I believed she was made aware of the fact that I knew about the rumors over there. I was assuming that was why she cut off further communication from me. I expressed dismay at losing her and other friends ("F") over it, and stated that it made me sad because I was not aware of committing a crime that would warrant such action. I told her I haven't been in touch with my sources there for a bit and had no idea what was being said about me and my opinions in regard to the rumors, so all I could do was hope she would hear me out in the email.

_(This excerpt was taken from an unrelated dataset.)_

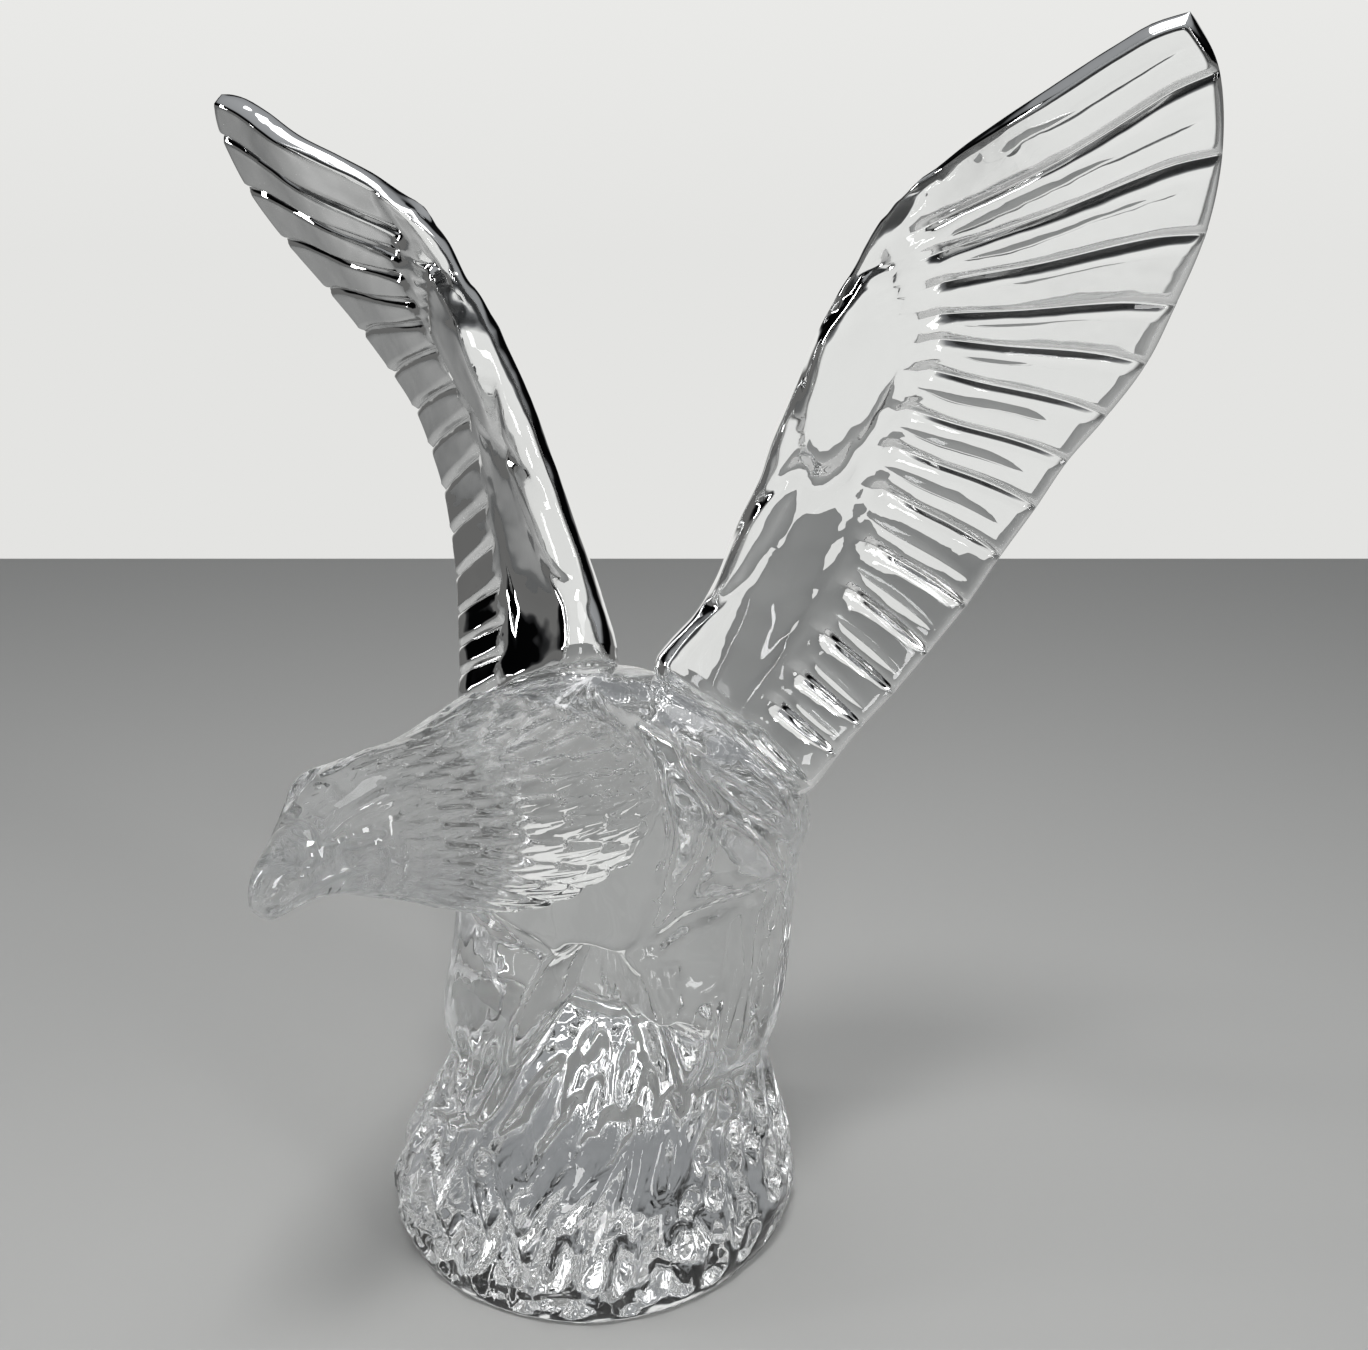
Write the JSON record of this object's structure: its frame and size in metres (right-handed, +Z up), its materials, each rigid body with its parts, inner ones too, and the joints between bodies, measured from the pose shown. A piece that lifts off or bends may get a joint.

I told her that the rumors were obviously distressing for me to hear but that I kept returning to the point that her life was her business and she could tell whomever she wanted whatever she wanted. I told her that as she knew, I had maintained a silence about the rumors because I didn't want to make them a big deal with her. I also refrained from asking her what the true story was in the email. I basically said that still I trusted her and her integrity and was not making what other people said my worry. I said the only reason I was breaking my silence now was because I didn't want to be put on a "side" of an issue that didn't even involve me.

I told her that I knew she was making decisions based on what she thought was best for her. I told her I could respect that. I said I missed her and still think she is wonderful and beautiful, and that her friendship remains important to me. I told her to remember she knows me, and the words we spoke to each other still remain valid and personal. Nothing I have heard will take that away. I wanted her to know my character hasn't changed, and I sincerely continue to wish her the best in every part of her life.

That's pretty much it. Everything I said was very honest, and similar to the feelings I have been conveying in my last couple of posts in this blog. I felt it was important to reach out to her and let her know that even though I have been making myself nuts a little bit, the other (better) half of me still has an indestructible confidence in her as a person. Even if she is with another, I know she is only doing what she believes is the best thing right now. The more I think about it though, the less I believe she is really with "F". I think she is working on herself.

And you know what? About 45 minutes after I sent that email, I got a response, much to my surprise. She said she was on her way out but was so touched by what I wrote she had to reply quickly to say she would reply fully at her earliest convenience. And she said she missed me too... terribly. I cried the first happy tears I have cried in months. Sending that email was the only thing that I felt I had to do that also felt right when I actually did it. My past emails were too much and I knew it. Naked honesty and trust was what she needed to hear, and I knew it and it paid off.

I didn't expect that response. I don't expect to be added back to her social network right now. I just wanted to separate myself from the drama. Screw the rumors. I am sure she has her hands full where she is, and the last thing she needed was to feel I was contributing to it or helping to spread it around from the other side of the globe. I want her to picture me doing my own thing and being happy. Any vision of the opposite will never help my case. I look forward to her full response at a later time. Even if she never sends one, just knowing I was able to touch that sensitive part of her again was worth it for me.

9 comments:

  1. So happy she responded, but remember to focus on the things YOU can change not the things you CAN'T!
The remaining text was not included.